Unfortunately Jordan, did not have a proper supermarket and I was unable to replanish my water supply. The website says the hike from Jordan to Los Santos would only take 2 hours, but from my experience the day before, I knew the path up would take twice that time, and with only half a bottle of water in the heat would be problematic. Luckily halfway up there was a finca which gave me some aquapanilla, which was unfortunately sweet, but much needed if I was going to make it up. By the time I arrived into Los Santos, I was dying of thirst and ended up buying a 5L bag of water. However, this bag of water unlike others in Colombia had a little nozzle. Unfortunately, I was not able to find this brand through Colombia.

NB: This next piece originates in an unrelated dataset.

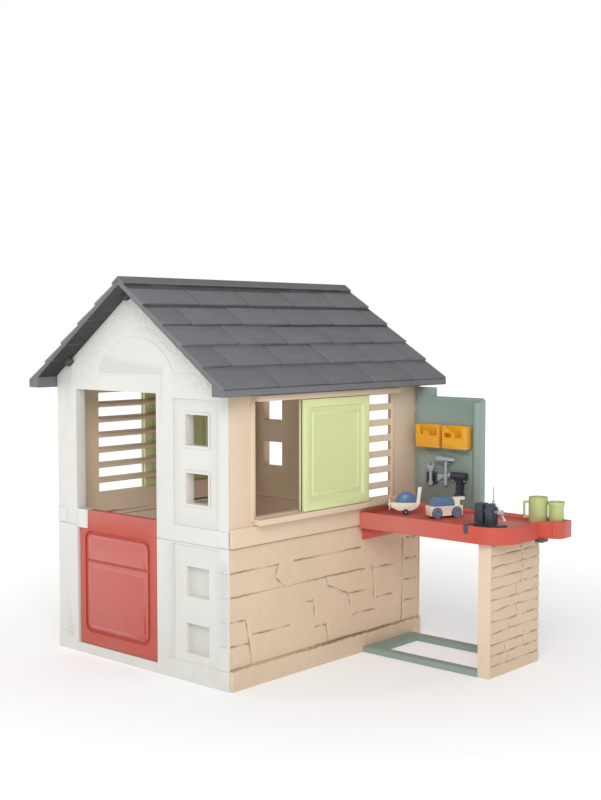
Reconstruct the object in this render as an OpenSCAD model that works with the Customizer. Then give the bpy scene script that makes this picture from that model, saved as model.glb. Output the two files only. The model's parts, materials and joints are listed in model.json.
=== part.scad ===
// Garden playhouse with a half door, two sliding shutters and a workshop bench.
// X runs across the front, Y from the front to the back, Z up from the ground.
// The pieces are drawn with x = 0 on the ridge and y = 0 on the front wall's face,
// and house() then moves them so that the origin is under the middle of the whole.

/* [House] */
// Width of the house over its walls
body_w = 830; // [760:1:960]
// Depth of the house over its front and rear walls
body_d = 975; // [930:1:1150]
// Height of the ridge above the ground
ridge_z = 1270; // [1200:1:1450]
// Height of the joint between the lower and the upper walls
belt_z = 437; // [400:1:450]
// Thickness of the front and rear walls
facade_t = 40; // [30:1:50]
// Thickness of the side walls
side_t = 24; // [18:1:30]
// Thickness of the face that covers the side walls' ends
face_t = 6; // [4:0.5:8]
// Height of the skirting
skirt_z = 61; // [40:1:80]
// How far the skirting stands out of the side walls
skirt_out = 10; // [6:1:16]

/* [Roof] */
// How far the eaves reach past the side walls
eave_out = 59; // [50:1:90]
// How far the roof reaches past the front and rear walls
verge_out = 75; // [50:1:110]
// Height of the top edge of the eaves
eave_z = 930; // [915:1:940]
// Depth of the board along the eaves
fascia_h = 27; // [20:1:30]
// Thickness of a roof panel over its tiles
roof_t = 24; // [20:1:32]
// Step from one row of tiles to the next
lap_t = 8; // [5:0.5:10]
// Width of the ridge cap down each slope
cap_w = 38; // [30:1:50]
// Rows of tiles on a slope
tile_rows = 5; // [4:1:6]
// Distance between the joints in a row of tiles
tile_pitch = 229; // [180:1:260]

/* [Door] */
// Width of the corner post beside the doorway
post_w = 102; // [80:1:120]
// Width of the doorway
door_w = 404; // [380:1:430]
// Height of the door sill
sill_z = 32; // [24:1:40]
// Height of the doorway
lintel_z = 899; // [880:1:902]
// Height of the top of the half door
door_top = 492; // [470:1:520]
// Thickness of the half door
door_t = 24; // [20:1:28]
// Gap round the half door
door_gap = 5; // [3:0.5:7]
// Radius of the hinge pins
hinge_r = 5; // [4:0.5:6]

/* [Windows] */
// Distance of the small square windows from the corner
pane_in = 90; // [70:1:100]
// Side of the small square windows
pane_w = 100; // [80:1:110]
// Distance from the front of the house to the side window
win_y0 = 116; // [100:1:140]
// Distance from the side window to the back of the house
win_rear = 174; // [150:1:200]
// Height of the side window's sill
win_z0 = 522; // [515:1:530]
// Height of the side window's top
win_z1 = 882; // [870:1:884]
// Height of one louvre gap
louvre_gap = 30; // [24:1:34]
// Distance from one louvre to the next
louvre_pitch = 54; // [50:1:56]
// Louvre gaps in a side window
louvres = 7; // [5:1:7]

/* [Shutters] */
// How far a closed shutter covers the edges of the open half of a window
shutter_lap = 4.25; // [2:0.25:10]
// Thickness of a shutter
shutter_t = 24; // [16:1:26]
// Place of the right shutter along its travel, from its front end
shutter_at = 198; // [100:1:250]
// Place of the left shutter along its travel, from its rear end
left_shutter_at = 127; // [100:1:250]
// Clearance between a shutter and its rails
slide_gap = 1; // [0.5:0.1:2]

/* [Bench] */
// Reach of the worktop from the wall's band
bench_w = 624; // [560:1:700]
// Distance of the worktop's back edge from the back of the house
bench_in = 38; // [30:1:60]
// Depth of the worktop
bench_d = 320; // [300:1:340]
// Height of the worktop's rim
bench_z = 485; // [470:1:490]
// Height of the worktop's edge
edge_h = 55; // [45:1:60]
// Depth of the worktop's tray
tray_h = 12; // [8:1:16]
// Thickness of the leg panel
leg_t = 44; // [36:1:52]
// Width of the base rails
rail_w = 35; // [28:1:42]
// Height of the base rails
rail_h = 20; // [16:1:26]

/* [Tool panel] */
// Length of the tool panel
panel_w = 275; // [260:1:320]
// Height of the top of the tool panel
panel_z = 865; // [840:1:870]
// Thickness of the tool panel
panel_t = 25; // [18:1:30]
// Width of a hanging bin
bin_w = 98; // [80:1:104]
// Height of a hanging bin
bin_h = 78; // [60:1:90]
// Depth of a hanging bin
bin_d = 38; // [30:1:44]

/* [Toys] */
// Length of the toy truck
truck_l = 118; // [100:1:130]
// Width of the toy truck
truck_w = 44; // [38:1:50]
// Radius of the toy truck's wheels
wheel_r = 17; // [14:0.5:18]
// Length of the toy plane
plane_l = 100; // [84:1:110]
// Length of the toy vice
vice_l = 100; // [90:1:110]
// Radius of the large cup
cup_r = 31; // [24:1:34]
// Height of the large cup
cup_h = 84; // [60:1:96]

/* [Hidden] */
$fn = 48;
past = 1;             // how far a cut runs past a face
turn_gap = 0.05;      // radial running clearance of pins and axles

// House
half_w = body_w / 2;
door_x0 = -half_w + post_w;
door_x1 = door_x0 + door_w;
pane_x0 = half_w - pane_in - pane_w;
side_x = half_w - side_t;                // inner face of the side walls
band_out = 8;
band_z = belt_z + 60;
field_depth = 5;
field_x0 = door_x1 + 79;
field_x1 = half_w - 43;
blind_depth = 12;
collar_out = 3;
dowel_r = 5;
dowel_l = 27;
corner_zs = [120, 310, belt_z + 120, belt_z + 400];
belt_xs = [-half_w + 60, door_x1 + 36, half_w - 72];
belt_ys = [120, body_d / 2, body_d - 120];
groove_w = 3;
groove_d = 3;
relief_r = 172;                          // arch moulded in the gable
relief_zs = [66, 195];                   // lines across the gable, above the doorway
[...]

I did not realize when I was in Los Santos, I was very close to a really popular rock climbing hostel. Someone had shown me pictures when I was in Cali and I had wanted to go there to take some photos. There are two main routes out of Los Santos. I choose to go towards the cable car over the same canyon I hiked up and down. However, to get there I had to ride a bus and get dropped off then hitchhiked towards the teleferico. I was very hesitant at first to do it and just walk the way there. However, a truck driver saw me walking and stopped to offer me a ride there. I can’t say negative thoughts didn’t go through my head, where all my shit was about to get taken. But the driver and his co-pilot were really nice. I tried to offer them a thank you for paying for the ride, but they refused. I road across the canyon one-way and caught a bus back to San Gil. Thus concluding the most adventurous part of my trip in Colombia. The only thing that could possibly top it would be an adventure through the Amazons, which I’m planning to do in Ecuador.